An EIS is a software system which holds core business data for a company or organisation and which performs operations involving this data.

These are usually large and complex systems, typically involving distributed processing and data.

5 Tier Architecture

  1. Client tier: Has responsibility to display information and receive information from the user to transmit to the presentation tier.
  2. Presentation tier: Has responsibility of managing presentation of information to clients and controlling what sequence of interaction should be followed.
    • Insulates the business tier from UI changes.
  3. Business tier: Contains components implementing the business rules and data of the application.
    • Should be the most stable part of EIS.
  4. Integration tier: Manages data retrieval, using interfaces such as JDBC. It insulates the higher tiers from direct knowledge of how data is stored and retrieved.
    • Insulates the business tier from changes in persistence engines.
  5. Resource tier: Contains persistent data storage, such as database, and external resources such as credit card authorisation services.

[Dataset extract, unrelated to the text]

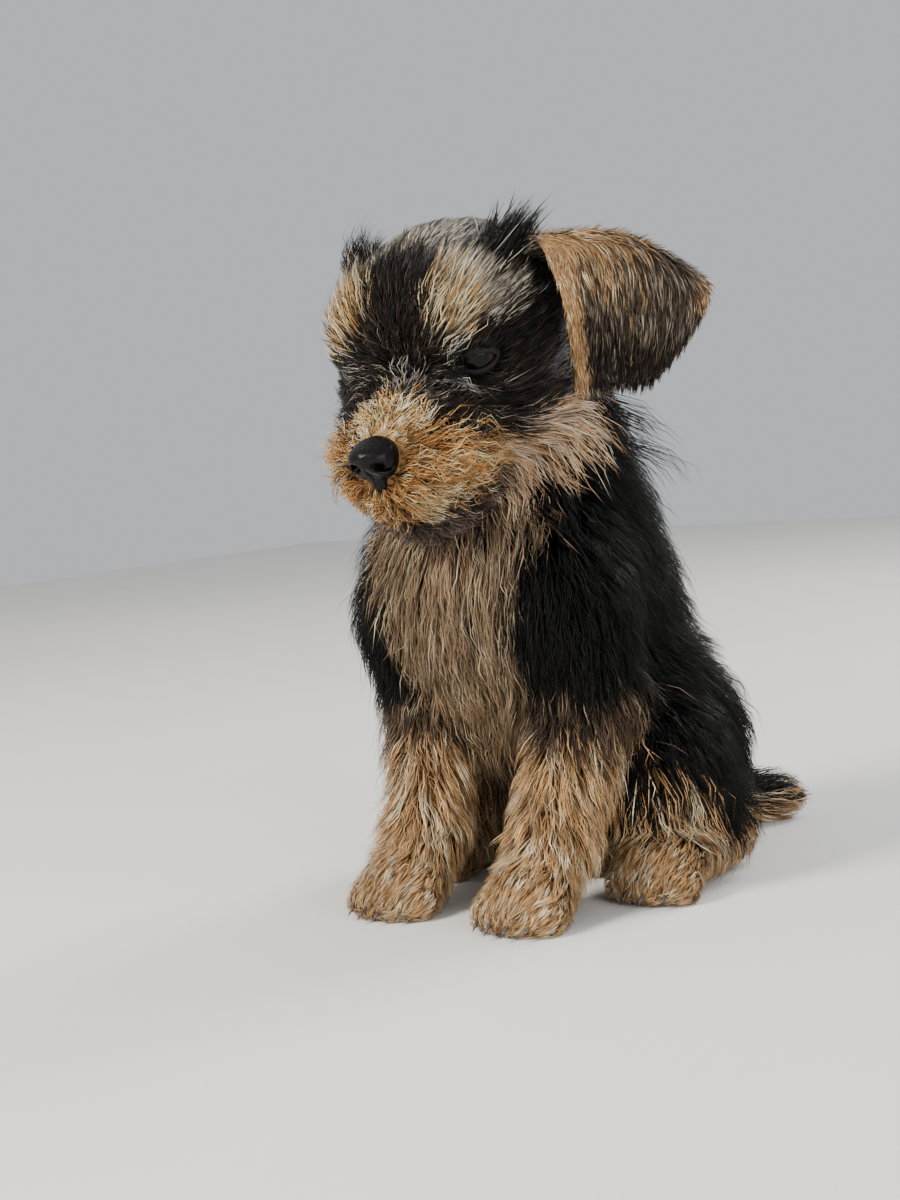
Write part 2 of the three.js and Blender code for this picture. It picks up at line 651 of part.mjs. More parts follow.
function leafFrame(leaf, across, down) {
  const step = 0.02;
  const inRange = (value) => THREE.MathUtils.clamp(value, step, 1 - step);
  const [a, d] = [inRange(across), inRange(down)];
  const side = leaf(a + step, d).sub(leaf(a - step, d)).normalize();
  const along = leaf(a, d + step).sub(leaf(a, d - step)).normalize();
  return { side, along, normal: side.clone().cross(along).normalize() };
}
// A closed sheet over a grid of the leaf, thinner at its edges
function sheet(leaf, thickness, columns, rows, fat) {
  const shape = new THREE.BoxGeometry(1, 1, 1, columns, rows, 1);
  const places = shape.attributes.position;
  const edge = (share) => (share < 0.01 ? -1 : share > 0.99 ? 1 : 0);
  for (let i = 0; i < places.count; i++) {
    const across = places.getX(i) + 0.5;
    const down = places.getY(i) + 0.5;
    const thin = edge(across) || edge(down) > 0 ? 0.45 : 1;
    const frame = leafFrame(leaf, across, down);
    const point = leaf(across, down)
      .addScaledVector(frame.normal, places.getZ(i) * (thickness * thin + 2 * fat))
      .addScaledVector(frame.side, edge(across) * fat)
      .addScaledVector(frame.along, edge(down) * fat);
    places.setXYZ(i, point.x, point.y, point.z);
  }
  // The last face is split the other way round, so both sides of the sheet have the same triangles.
  const { start, count } = shape.groups[5];
  for (let i = start; i < start + count; i += 6) {
    const [a, b, d, , c] = shape.index.array.slice(i, i + 6);
    shape.index.array.set([a, b, c, a, c, d], i);
  }
  return solid(shape);
}
// Locks run down the outside of the flap, and the last row hangs past its edge.
const EAR_LOCK_ROWS = [0.5, 0.82];
const EAR_LOCKS_A_ROW = 4;
function earLock(leaf, s, across, down, size) {
  const points = [];
  const normals = [];
  for (let i = 0; i <= LOCK_STEPS; i++) {
    const reached = down + (i / LOCK_STEPS) * size.reach;
    const onLeaf = Math.min(reached, 0.97);
    const { normal, along } = leafFrame(leaf, across, onLeaf);
    normal.multiplyScalar(-s);
    const lift = mix(EAR_THICKNESS * 0.1, EAR_THICKNESS * 0.9, Math.min(i / 2, 1));
    const hang = (reached - onLeaf) * size.length;
    points.push(leaf(across, onLeaf).addScaledVector(normal, lift).addScaledVector(along, hang));
    normals.push(normal);
  }
  return (fat) => lockAlong(points, normals, size, fat * LOCK_CLEARANCE);
}
// Wisps stand out past the edge at the back of the flap, below its fold.
const EAR_WISPS = [0.42, 0.56, 0.7];
function earWisp(leaf, s, down, size) {
  const { side, along, normal } = leafFrame(leaf, 0.95, down);
  const way = side.addScaledVector(along, 0.3).normalize();
  const start = leaf(0.93, down).addScaledVector(way, -size.length * 0.3);
  const steps = Array.from({ length: LOCK_STEPS + 1 }, (_, i) => (i / LOCK_STEPS) * size.length);
  const points = steps.map((reached) => start.clone().addScaledVector(way, reached));
  const normals = steps.map(() => normal.clone().multiplyScalar(-s));
  return (fat) => lockAlong(points, normals, size, fat * LOCK_CLEARANCE);
}
for (const [side, s] of Object.entries(SIDES)) {
  const leaf = earLeaf(side);
  const flapLock = (row, i) => {
    const across = (i + 0.5 + 0.3 * (row - 0.5)) / EAR_LOCKS_A_ROW;
    return earLock(leaf, s, across, EAR_LOCK_ROWS[row] + random(-0.03, 0.03), EAR_LOCK);
  };
  const grow = () => [
    ...EAR_LOCK_ROWS.flatMap((_, row) =>
      Array.from({ length: EAR_LOCKS_A_ROW }, (_, i) => flapLock(row, i)),
    ),
    ...EAR_WISPS.map((down) => earWisp(leaf, s, down + random(-0.03, 0.03), EAR_WISP)),
  ];
  addPart(`ear_${side}`, (fat) => sheet(leaf, EAR_THICKNESS, 5, 10, fat), grow);
}

// The order in which parts give way: each is cut clear of those named here.
const GIVES_WAY = {
  head: ["eye_left", "eye_right", "nose", "jaw", "ear_left", "ear_right"],
  jaw: ["nose"],
  neck: ["head", "jaw", "ear_left", "ear_right"],
  torso: ["neck", "jaw", "head", "foreleg_left", "foreleg_right", "hindleg_left", "hindleg_right", "tail"],
  foreleg_left: ["neck"],
  foreleg_right: ["neck"],
  forepaw_left: ["foreleg_left"],
  forepaw_right: ["foreleg_right"],
  hindpaw_left: ["hindleg_left", "torso"],
  hindpaw_right: ["hindleg_right", "torso"],
  hindleg_left: ["foreleg_left", "tail"],
  hindleg_right: ["foreleg_right", "tail"],
};
const MATERIALS = {
  black: { color: 0x171514, roughness: 0.75 },
  tan: { color: 0xb98552, roughness: 0.8 },
  leather: { color: 0x151314, roughness: 0.45 },
  eye: { color: 0x120c09, roughness: 0.08 },
};
const FINISH = {
  torso: "black",
  neck: "black",
  tail: "black",
  nose: "leather",
  eye_left: "eye",
  eye_right: "eye",
  ear_left: "black",
  ear_right: "black",
};

function meshOf(name) {
  let body = bodyOf(name, 0);
  if (name === "head") body = body.add(join([eyes.left.lids(), eyes.right.lids()]));
  if (name === "head") body = body.subtract(join([eyes.left.opening(), eyes.right.opening()]));
  if (name === "nose") body = body.subtract(join(nostrils()));
  const others = GIVES_WAY[name] ?? [];
  if (others.length) body = body.subtract(join(others.map((other) => bodyOf(other, FAT))));
  const trimmed = body.trimByPlane([0, 0, 1], 0).simplify(SMALLEST_EDGE);
  const { vertProperties, triVerts } = largest(trimmed).getMesh();
  const geometry = new THREE.BufferGeometry();
  geometry.setAttribute("position", new THREE.BufferAttribute(vertProperties, 3));
  geometry.setIndex(new THREE.BufferAttribute(triVerts, 1));
  const mesh = new THREE.Mesh(geometry, new THREE.MeshStandardMaterial(MATERIALS[FINISH[name] ?? "tan"]));
  mesh.name = name;
  return mesh;
}

const puppy = new THREE.Group();
for (const name of Object.keys(parts)) puppy.add(meshOf(name));

// The origin is on the floor, under the middle of the puppy's box.
const box = new THREE.Box3().setFromObject(puppy, true);
puppy.position.set(-(box.min.x + box.max.x) / 2, -(box.min.y + box.max.y) / 2, -box.min.z);

export default puppy;
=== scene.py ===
"""A Yorkshire terrier puppy sitting on a pale floor: its looks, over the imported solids.

The skin and the coat grow from the same smooth fields of eggs and bones as the solids' flesh.
Fields work in millimetres, where the puppy faces -Y, its left is +X and the floor is z = 0.
"""

import math

import bpy
import numpy as np
from mathutils import Matrix, Vector
from mathutils.kdtree import KDTree


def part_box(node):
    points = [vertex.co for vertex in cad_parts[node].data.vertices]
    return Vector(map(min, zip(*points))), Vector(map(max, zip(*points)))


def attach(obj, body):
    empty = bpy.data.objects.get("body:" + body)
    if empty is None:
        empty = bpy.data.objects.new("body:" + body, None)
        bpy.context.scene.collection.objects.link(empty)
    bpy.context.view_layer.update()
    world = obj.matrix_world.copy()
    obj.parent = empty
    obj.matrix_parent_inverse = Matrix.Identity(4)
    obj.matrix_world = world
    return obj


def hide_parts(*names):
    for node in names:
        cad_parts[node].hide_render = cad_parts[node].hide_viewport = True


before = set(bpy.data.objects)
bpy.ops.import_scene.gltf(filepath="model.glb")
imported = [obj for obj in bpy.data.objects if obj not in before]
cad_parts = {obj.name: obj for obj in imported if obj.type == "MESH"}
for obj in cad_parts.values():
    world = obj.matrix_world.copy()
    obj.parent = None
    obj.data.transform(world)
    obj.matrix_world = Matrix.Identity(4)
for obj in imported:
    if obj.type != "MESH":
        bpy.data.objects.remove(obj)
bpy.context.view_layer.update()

rng = np.random.default_rng(11)

# Sizes that the solids have too
HEAD_TURN = 10
HEAD_NOD = 24
SKULL_AT = np.array((0, -31, 161))
SKULL_HALF_WIDTH = 28
EYE_RADIUS = 7
EYE_SPACING = 39
EYE_OUT = 30
EYE_PROUD = 1.6
NOSE_AT = np.array((0, 56, -11.5))
CHEST_HALF_WIDTH = 30
RUMP_RADIUS = 32
TRUNK_LEAN = 28
ELBOW_HEIGHT = 58
FORELEG_SPREAD = 22
HINDPAW_SPREAD = 39
EAR_THICKNESS = 2.2
TOE_SPREAD = 5.6
TOE_RADIUS = 4.7

# Sizes of the looks alone, some of them finer than in the solids, as the nose, the lids and the claws
SKIN_CELL = 1.4
NOSE_CELL = 0.45
EAR_REACH = 6
FAR_AWAY = 40.0
NOSE_HALF_WIDTH = 6
EYE_OPENING = (10.4, 4.0)
LID_THICKNESS = 1.0
CORNEA_RISE = 0.35
CLAW_LENGTH = 6.6
CLAW_DROP = 3.8
CLAW_WIDTH = 2.3
FLOOR_GAP = 0.3
FLOOR_HALF = 1500

# Sizes of the coat, and how much its hairs differ
SUNK = 0.7
CLUMP = 8
STRAYS = 0.04
LONG_STEPS = 3
SHORT_STEPS = 2
WIDTH_SPREAD = (0.7, 1.3)
SWAY = 0.16
CURL = 0.24
CLUMP_PULL = 0.8
TAPER = 0.75
THICKNESS_SHARE = 0.7
BARE_ROUND_NOSE = 5.8
BARE_ROUND_OPENING = 1.12
EYE_REACH = 12.25
PATCH = 0.003
PIECE_FACES = 190_000
DENSITY = 1.0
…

  • Session Bean: Is a business component that is dedicated to a single client that lives only for the duration of the client’s session. Is is not persistent. It can be used to model stateful or stateless interactions between the client and business tier components.
    • Stateless: Provide a service by a single method call. They do not hold client-specific state so can be shared between them.
    • Stateful: Provide an unsharable service to a single client. The cannot be shared and hold several related operations.

Session Beans should be introduced when the mix of business and view/control logic in the presentation tier becomes too complex. Or when business functionality needs to be made available to multiple applications.

  • Entity Bean: A coarse-grained business component which provides an object view of persistent data. It is multiuser and long-lived. They act as an object-oriented facade for data of a system which may actually be stored as relational tables.

Entity beans should be introduced when persistent business components become complex, and require transaction management.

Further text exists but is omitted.